この小説も、4話まで来て遂に魔術による戦闘が始まりました。正直魔術に関しては門外漢な私ですが、ファンタジーな魔法ではない、実在する地味な魔術に関する知識を用いて戦闘を盛り上げている作家さんの腕は、大変素晴らしいと思いました。
ラノベのような雰囲気では無い、昔ながらの小説らしい小説な書き方も良く仕上がっていると思います
今回の戦闘は、主人公側が格上でしたが今後どのように窮地に立たされていくのか?とても気になる作品です。

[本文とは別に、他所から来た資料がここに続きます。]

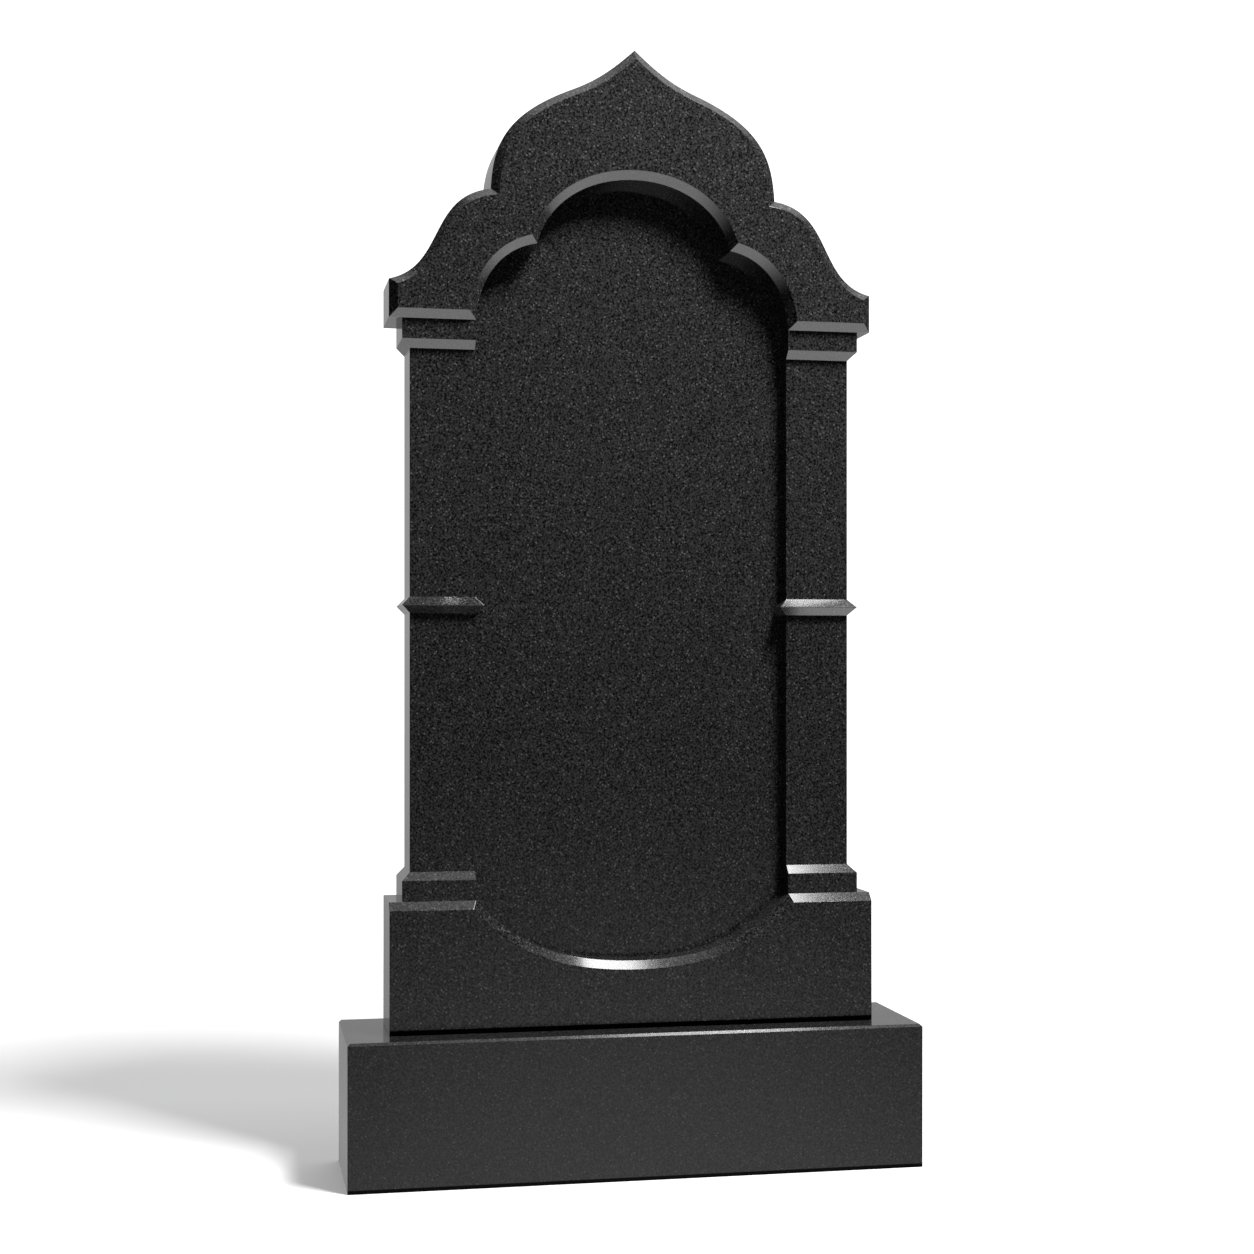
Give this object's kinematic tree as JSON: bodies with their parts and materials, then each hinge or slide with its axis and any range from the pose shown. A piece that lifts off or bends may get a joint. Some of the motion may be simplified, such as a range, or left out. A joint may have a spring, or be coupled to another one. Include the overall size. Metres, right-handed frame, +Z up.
{
  "type": "headstone",
  "caption": "Upright arched headstone of dark polished granite: a slab with an ogee cap, lobed niche, pilasters and belt, standing on a plain rectangular block.",
  "frame": {"origin": "centre of the block's underside, on the ground", "axes": "+Z up, the carved front faces -Y, +X to the right of someone facing the front"},
  "size_m": [0.6, 0.15, 1.1683],
  "materials": {
    "stele_granite": "mirror-polished near-black granite with fine pale flecks",
    "block_granite": "polished near-black granite with fine pale flecks"
  },
  "bodies": {
    "root": {"stele": "stele_granite", "base_block": "block_granite"}
  },
  "joints": []
}
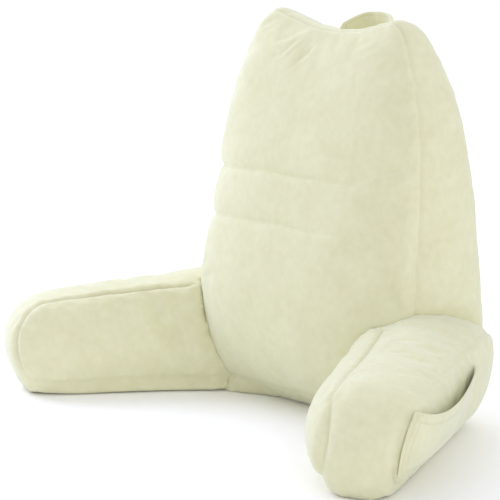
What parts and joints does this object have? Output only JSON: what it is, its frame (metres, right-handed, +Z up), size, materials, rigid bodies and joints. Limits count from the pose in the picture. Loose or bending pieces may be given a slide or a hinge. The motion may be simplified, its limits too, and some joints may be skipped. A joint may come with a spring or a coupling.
{
  "type": "reading pillow with arms",
  "caption": "Tall stuffed wedge cushion to lean on, with a splayed stuffed arm on each side, a patch pocket on each arm's outer wall and a carrying strap behind the top.",
  "frame": {"origin": "on the surface it stands on, under the middle of the backrest", "axes": "+Z up, the pillow faces -Y, +X towards the arm on the viewer's right as seen from the front"},
  "size_m": [0.9053, 0.4573, 0.5861],
  "materials": {
    "plush": "soft short pile"
  },
  "bodies": {
    "root": {"backrest": "plush", "arm_left": "plush", "arm_right": "plush", "pocket_left": "plush", "pocket_right": "plush", "handle": "plush"}
  },
  "joints": []
}
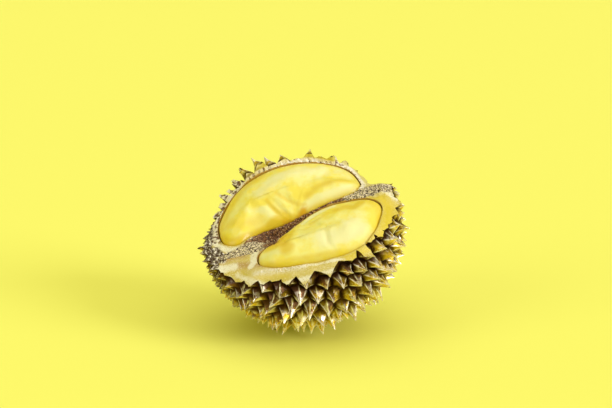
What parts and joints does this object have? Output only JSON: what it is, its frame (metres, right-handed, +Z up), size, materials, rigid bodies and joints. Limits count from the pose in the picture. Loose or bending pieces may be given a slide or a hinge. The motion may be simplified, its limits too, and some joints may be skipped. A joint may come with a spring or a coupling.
{
  "type": "durian",
  "caption": "Opened durian lying on its thorns: a gold-coloured spiny husk with one side cut away, and smooth creamy yellow pods of flesh lying in its chambers.",
  "frame": {"origin": "on the floor under the middle of the fruit's box, at the height of its flattened lowest thorn tips", "axes": "+Z up from the floor; the cut side faces up and towards -Y; the core runs roughly along +X, from the blossom end at -X to the stalk end at +X, and rises towards +X"},
  "size_m": [0.213, 0.2116, 0.1687],
  "materials": {
    "husk": "gold-coloured metallic skin on faceted thorns, darker brown in the valleys, satin yellow-gold with rough speckled fibre where it is cut",
    "flesh": "satin creamy yellow fruit flesh with soft folds, deeper yellow towards its edges"
  },
  "bodies": {
    "root": {"husk": "husk", "far_pod": "flesh", "near_pod": "flesh"}
  },
  "joints": []
}
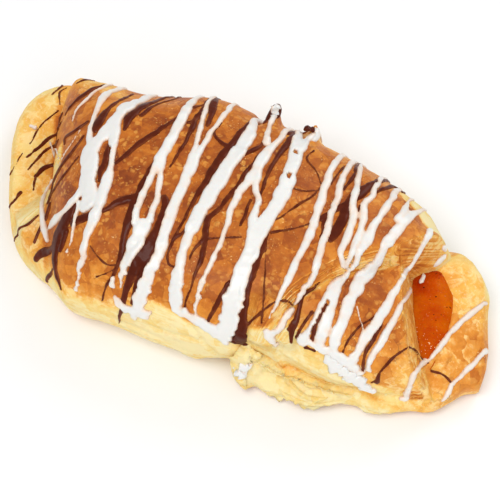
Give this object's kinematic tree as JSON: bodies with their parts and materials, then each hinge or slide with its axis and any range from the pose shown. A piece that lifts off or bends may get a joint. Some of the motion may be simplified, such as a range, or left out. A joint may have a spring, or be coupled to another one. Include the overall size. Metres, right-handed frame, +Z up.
{
  "type": "danish pastry",
  "caption": "Folded danish pastry with a browned crust, pale torn sides and an apricot filling that shows at the open end, drizzled with white icing and dark chocolate.",
  "frame": {"origin": "on the flat underside, under the middle of the pastry", "axes": "+X along the pastry towards the end where the filling shows, +Y away from the torn front side, +Z up"},
  "size_m": [0.154, 0.0724, 0.0393],
  "materials": {
    "crust": "baked laminated dough: caramel-brown glazed crust, pale cream-yellow torn sides, fine flaky layers at the cut edges",
    "apricot_filling": "thick set apricot filling, dark orange, wet gloss, slightly translucent",
    "icing": "white sugar icing in drizzled strands, satin gloss",
    "chocolate": "dark chocolate in drizzled strands, soft gloss"
  },
  "bodies": {
    "root": {"dough": "crust", "jam": "apricot_filling"}
  },
  "joints": []
}
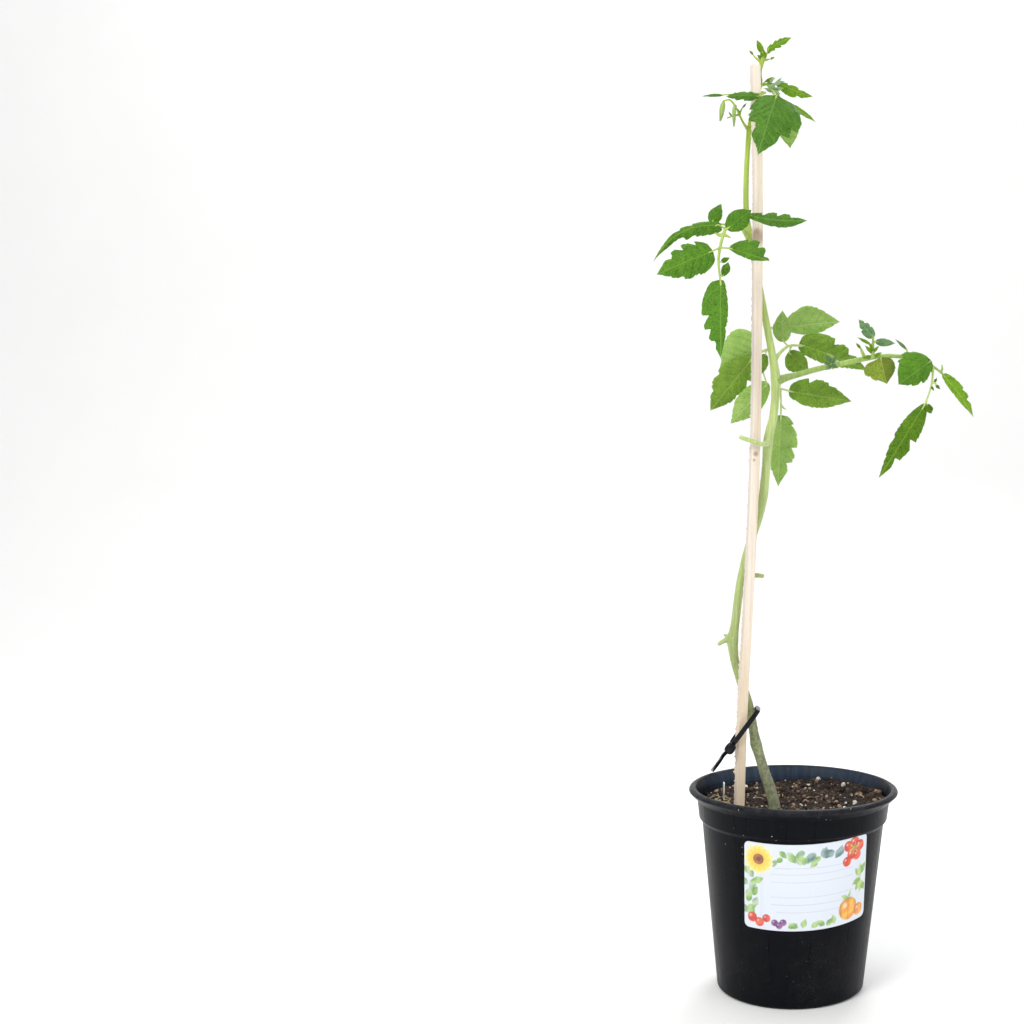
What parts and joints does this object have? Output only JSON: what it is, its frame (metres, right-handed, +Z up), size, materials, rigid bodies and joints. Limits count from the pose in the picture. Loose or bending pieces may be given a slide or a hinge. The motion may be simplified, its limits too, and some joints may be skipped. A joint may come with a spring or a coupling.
{
  "type": "potted tomato plant",
  "caption": "Young tomato plant in a tapered nursery pot, its tall slender stem tied to a wooden stake, with lobed leaflets, a long side shoot and hanging buds; a label wraps the pot's front.",
  "frame": {"origin": "centre of the pot's foot, on the surface it stands on", "axes": "+Z up along the pot's axis; -Y towards the front, where the label is; +X towards the long side shoot"},
  "size_m": [0.2588, 0.17, 0.7657],
  "materials": {
    "black_plastic": "satin",
    "potting_mix": "matte",
    "printed_paper": "satin",
    "pale_wood": "matte",
    "black_nylon": "satin",
    "white_plastic": "satin",
    "stem_green": "satin",
    "shoot_green": "satin",
    "leaf_green": "satin",
    "leaf_dark": "satin",
    "leaf_light": "satin",
    "leaf_young": "satin",
    "leaf_olive": "satin",
    "bud_green": "satin"
  },
  "bodies": {
    "root": {"pot": "black_plastic", "soil": "potting_mix", "label": "printed_paper", "stake": "pale_wood", "cable_tie": "black_nylon", "plant_marker": "white_plastic", "main_stem": "stem_green", "side_shoot": "shoot_green", "apex_leaflet_left": "leaf_young", "apex_leaflet_right": "leaf_young", "back_leaf_stalk": "stem_green", "back_leaflet_a": "leaf_light", "back_leaflet_b": "leaf_green", "back_leaflet_c": "leaf_light", "back_leaflet_d": "leaf_green", "bud_long": "bud_green", "bud_short": "bud_green", "hanging_leaflet": "leaf_green", "hanging_leaflet_round": "leaf_dark", "hanging_stalk": "stem_green", "high_leaf_stalk": "stem_green", "high_leaflet": "leaf_light", "lower_leaf_stalk": "stem_green", "lower_leaflet_a": "leaf_green", "lower_leaflet_b": "leaf_light", "right_leaf_stalk": "stem_green", "right_leaflet_a": "leaf_light", "right_leaflet_b": "leaf_green", "right_leaflet_c": "leaf_green", "shoot_leaflet_broad": "leaf_green", "shoot_leaflet_end": "leaf_young", "shoot_leaflet_folded": "leaf_olive", "shoot_leaflet_thin": "leaf_dark", "shoot_tip_leaflet_left": "leaf_young", "shoot_tip_leaflet_right": "leaf_dark", "shoot_tip_leaflet_up": "leaf_dark", "top_leaf_stalk": "stem_green", "top_leaflet_behind": "leaf_light", "top_leaflet_front": "leaf_dark", "top_leaflet_narrow": "leaf_young", "top_leaflet_right": "leaf_young", "top_leaflet_tiny": "leaf_young", "top_left_leaflet": "leaf_dark", "top_left_leaflet_end": "leaf_dark", "top_left_stalk": "stem_green", "truss_stalk": "stem_green", "upper_leaf_stalk": "stem_green", "upper_leaflet_a": "leaf_green", "upper_leaflet_b": "leaf_green", "upper_leaflet_c": "leaf_green", "upper_leaflet_d": "leaf_green", "upper_leaflet_e": "leaf_dark", "upper_leaflet_f": "leaf_green", "upper_leaflet_g": "leaf_green", "upper_leaflet_h": "leaf_green", "upper_leaflet_i": "leaf_green"}
  },
  "joints": []
}
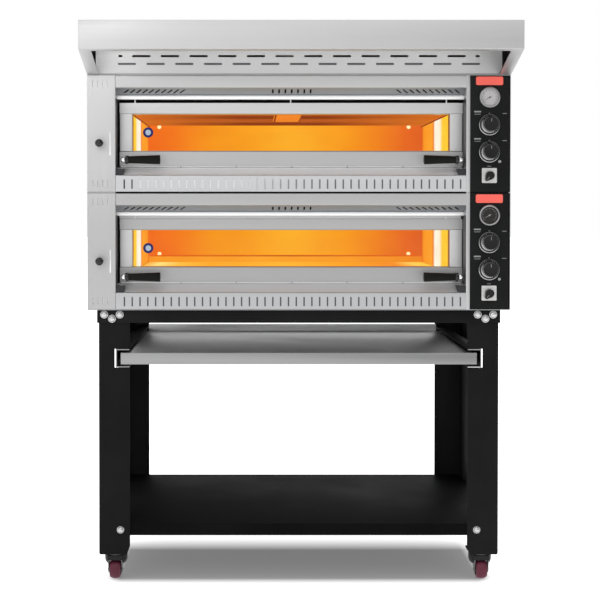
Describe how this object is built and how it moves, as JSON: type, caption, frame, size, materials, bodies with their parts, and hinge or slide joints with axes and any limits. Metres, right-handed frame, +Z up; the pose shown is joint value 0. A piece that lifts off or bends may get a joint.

あと、オッサン少女モノとして。このダレルは「デレル素質の有る良いオッサン」と見ました! きっと、良いデレっぷりに仕上がっていくでしょう。期待してます
読み始めてすぐに、この小説がライトノベルを志向せず、一般小説を目指して書かれている事に気づかされます。古典的ともいえる硬質な文章ですが、それが心地よいです。
過剰に説明せず、読者の想像力が羽ばたく隙間が用意されているこの文章力は素晴らしい。乾いた空気、すえた匂い。特に書かれていないにも関わらず、ちゃんとそれが伝わってきます。これも作者の力量でしょう。
設定もとても面白いです。一般的に異世界物は、異世界に吹っ飛ばされた人の視点で描かれる事が多いのですが、このお話では吹っ飛ばされてきた少女を守る中年のおじさん、ダレルの視点で紡がれています。
異世界になじんでしまっている人の視点ですから、異世界とは言ってもダレルにとっては現実です。それなのにちゃんとミサキの戸惑い、世界の異様さが伝わってくる。
これは襟を正し、正座して読まなければならないと思いました。
まずは第一話読了後にこれを書いていますが、どんな冒険が待っているのか楽しみです。